In the grief of that moment, Anna had a choice. She could become bitter against God, or she could press deeper into God than ever before. Choosing the latter, Anna began to seek God with her entire being. “God I don’t know why You’ve devastated my life. I can’t see Your goodness in my life, yet I declare that You are a good God, and I’m going to seek You until I see Your goodness. I declare You are a loving God, even though it sure doesn’t feel like You love me right now; but I know You are a loving God, and I’m going to seek You until I see Your love in my life.” And Anna began to press into the Spirit of God like never before.

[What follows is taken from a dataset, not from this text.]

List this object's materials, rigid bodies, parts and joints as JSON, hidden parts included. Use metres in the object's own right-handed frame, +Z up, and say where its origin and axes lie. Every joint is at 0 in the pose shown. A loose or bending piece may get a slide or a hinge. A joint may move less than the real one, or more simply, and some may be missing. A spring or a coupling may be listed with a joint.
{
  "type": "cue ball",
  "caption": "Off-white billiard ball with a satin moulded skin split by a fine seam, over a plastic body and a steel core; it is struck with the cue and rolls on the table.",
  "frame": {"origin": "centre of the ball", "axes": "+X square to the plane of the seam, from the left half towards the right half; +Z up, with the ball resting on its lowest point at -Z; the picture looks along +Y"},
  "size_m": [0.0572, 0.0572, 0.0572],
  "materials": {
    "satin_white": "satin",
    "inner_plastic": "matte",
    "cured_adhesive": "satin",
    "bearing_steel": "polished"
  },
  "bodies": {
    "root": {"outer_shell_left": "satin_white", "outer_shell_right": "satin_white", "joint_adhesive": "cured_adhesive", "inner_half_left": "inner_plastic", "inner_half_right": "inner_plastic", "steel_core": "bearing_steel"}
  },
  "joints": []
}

And then one day she heard the voice. “Fasting and prayer? Night and day? Okay, Lord, if You say so.” She turned the furnace up sever times hotter and began to give herself to fasting and prayer, ministering to the Lord night and day.

The months turned into years, and then the voice came again. “MESSIAH?? Oh my Lord, Messiah!!” God had shown her that the Messiah was soon to be born and that by her intercessions Anna was fulfilling a critical role in preparing the way through prayer. With redoubled urgency she travailed in intercession for the Messiah. And then the day came when she held the answer to her prayers in her own arms! I don’t think I’m stretching the story when I suggest that Anna prayed in the Messiah.

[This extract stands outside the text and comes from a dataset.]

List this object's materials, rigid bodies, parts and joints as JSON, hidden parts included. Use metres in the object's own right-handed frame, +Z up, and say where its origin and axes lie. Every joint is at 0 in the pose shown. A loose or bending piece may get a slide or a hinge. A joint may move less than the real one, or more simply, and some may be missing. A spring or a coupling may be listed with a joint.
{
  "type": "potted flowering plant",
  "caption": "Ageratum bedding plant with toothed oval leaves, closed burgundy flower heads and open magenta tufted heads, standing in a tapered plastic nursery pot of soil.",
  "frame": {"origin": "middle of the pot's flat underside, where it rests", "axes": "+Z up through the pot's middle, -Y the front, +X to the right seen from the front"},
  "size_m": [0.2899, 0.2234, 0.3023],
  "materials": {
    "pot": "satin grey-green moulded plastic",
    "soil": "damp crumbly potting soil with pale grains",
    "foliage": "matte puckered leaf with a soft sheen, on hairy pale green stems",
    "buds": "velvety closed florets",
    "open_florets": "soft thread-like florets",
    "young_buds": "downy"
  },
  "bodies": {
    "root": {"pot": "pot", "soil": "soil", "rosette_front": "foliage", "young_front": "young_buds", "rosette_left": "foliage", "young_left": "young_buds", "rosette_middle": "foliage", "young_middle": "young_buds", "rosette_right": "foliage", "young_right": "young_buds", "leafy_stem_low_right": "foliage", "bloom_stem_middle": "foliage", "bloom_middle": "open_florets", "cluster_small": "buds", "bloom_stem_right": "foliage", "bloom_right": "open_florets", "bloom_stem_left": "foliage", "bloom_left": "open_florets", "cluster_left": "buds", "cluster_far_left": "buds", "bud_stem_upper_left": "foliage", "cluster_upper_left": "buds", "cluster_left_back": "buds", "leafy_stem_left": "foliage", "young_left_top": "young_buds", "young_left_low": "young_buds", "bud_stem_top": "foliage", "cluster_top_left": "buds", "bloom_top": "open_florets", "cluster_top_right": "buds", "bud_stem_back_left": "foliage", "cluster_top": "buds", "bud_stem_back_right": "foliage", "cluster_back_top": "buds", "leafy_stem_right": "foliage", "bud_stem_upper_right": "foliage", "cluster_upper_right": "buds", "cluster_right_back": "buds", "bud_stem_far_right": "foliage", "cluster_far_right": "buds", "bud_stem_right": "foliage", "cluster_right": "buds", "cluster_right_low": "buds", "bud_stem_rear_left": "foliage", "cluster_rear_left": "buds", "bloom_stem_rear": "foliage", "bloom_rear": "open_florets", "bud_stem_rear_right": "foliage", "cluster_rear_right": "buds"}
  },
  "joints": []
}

Anna is the 1-talent woman who could have become a casualty through bitterness; but because she pressed into the face of God, the Lord turned her barrenness into fruitfulness, and now she is a spiritual mother to the entire household of faith. She thought God had buried her 1 talent, when in reality God was inviting her to a dimension that superceded it.

I believe there is an army that will arise on the earth in the last days that will confound the powers of darkness. They will ask, “Where did this army come from?” The answer will be, “This is the army of 1-talent saints who chose to dig up their talent, clean it off and deploy it for the sake of the Kingdom.” The last days’ battle will be won by a host of 1-talent warriors who will give their all for the sake of the King.